Revealing just how far, just how audacious Magid has gone in trying to make that happen is best left unreported here, as it would spoil the impact of her compelling documentary and its double-entendre title. Let’s just say a certain family vault at Mezquitán Cemetery in Guadalajara has been disturbed and a certain jeweler’s chin is permanently stuck to the floor.

Magid’s in-your-face skills transfer seamlessly to her new medium of film, with her artist’s eye creating engagingly lit and framed sequences that will make Wes Anderson jealous. Of course, it helps that she could lean on the documentary chops of editor Hannah Buck, whose previous projects include this year’s Vision Portraits, which profiles blind and visually impaired artists in various mediums, and 2018’s Black Memorabilia, which explores the market for racialized artifacts.

Buck and Magid spent time in the editing bay cutting the footage collected by cinematographer Jarred Alterman, who previously lensed the docs Bisbee ’17, about the mass deportation of 1,200 immigrant miners a century ago at the Arizona-Mexico border, and, most important for our purposes here, Project X, a short documentary on a top-secret surveillance site in the heart of Manhattan.

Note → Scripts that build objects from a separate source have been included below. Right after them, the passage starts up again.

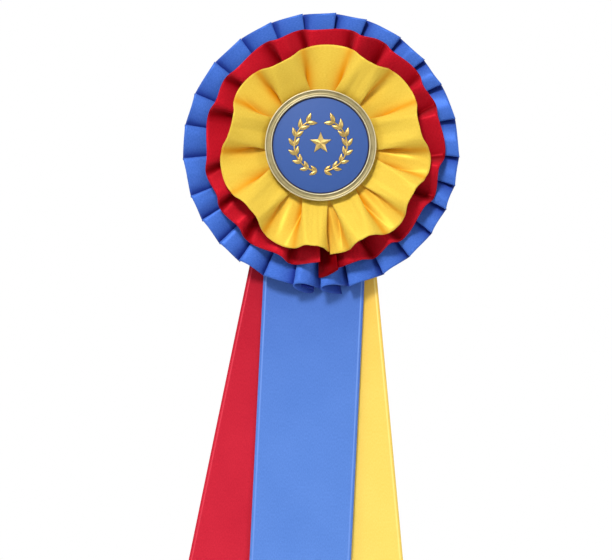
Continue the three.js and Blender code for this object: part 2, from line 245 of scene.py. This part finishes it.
# Pressed steel under bright nickel plate: clear reflections, dulled by fine scuffs.
STEEL = finish(
    "nickel-plated pressed steel", "#CDD0D4", "#A6A9AE", 0.8, 0.15, worn="#8E9197",
    Roughness=0.28, Metallic=1.0,
)
# Closed-cell foam tape: dead matt, with pores that show at its cut sides.
FOAM = finish("closed-cell foam tape", "#F6F5F2", "#D9D8D2", 0.35, 0.5, Roughness=0.95)
# Painted studio board: pale and matt, so that it only takes soft shadows.
FLOOR = finish("painted studio board", "#F4F4F3", "#EFEFEE", 250, 0.0, Roughness=0.9)

# ---------------------------------------------------------------- building helpers


def add_object(name, mesh, material, smooth=True):
    """Puts a mesh into the scene as an object with one material."""
    made = bpy.data.objects.new(name, mesh)
    bpy.context.scene.collection.objects.link(made)
    mesh.materials.append(material)
    if smooth:
        mesh.polygons.foreach_set("use_smooth", [True] * len(mesh.polygons))
    return made


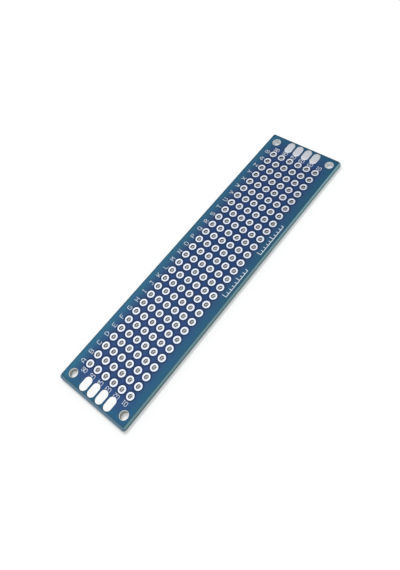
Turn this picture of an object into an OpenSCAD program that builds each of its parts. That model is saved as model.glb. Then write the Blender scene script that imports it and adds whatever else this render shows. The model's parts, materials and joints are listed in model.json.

Project X was directed by Laura Poitras, who based her film on National Security Agency documents. Poitras is also the executive producer of The Proposal, which she originally wanted Magid to make as a documentary short. It’s to the credit of both that they realized enough material existed for a feature-length treatment that is in desperate need of a happy ending.

The Proposal was directed by Jill Magid. Opens Fri. at Edwards Westpark Cinema, Irvine.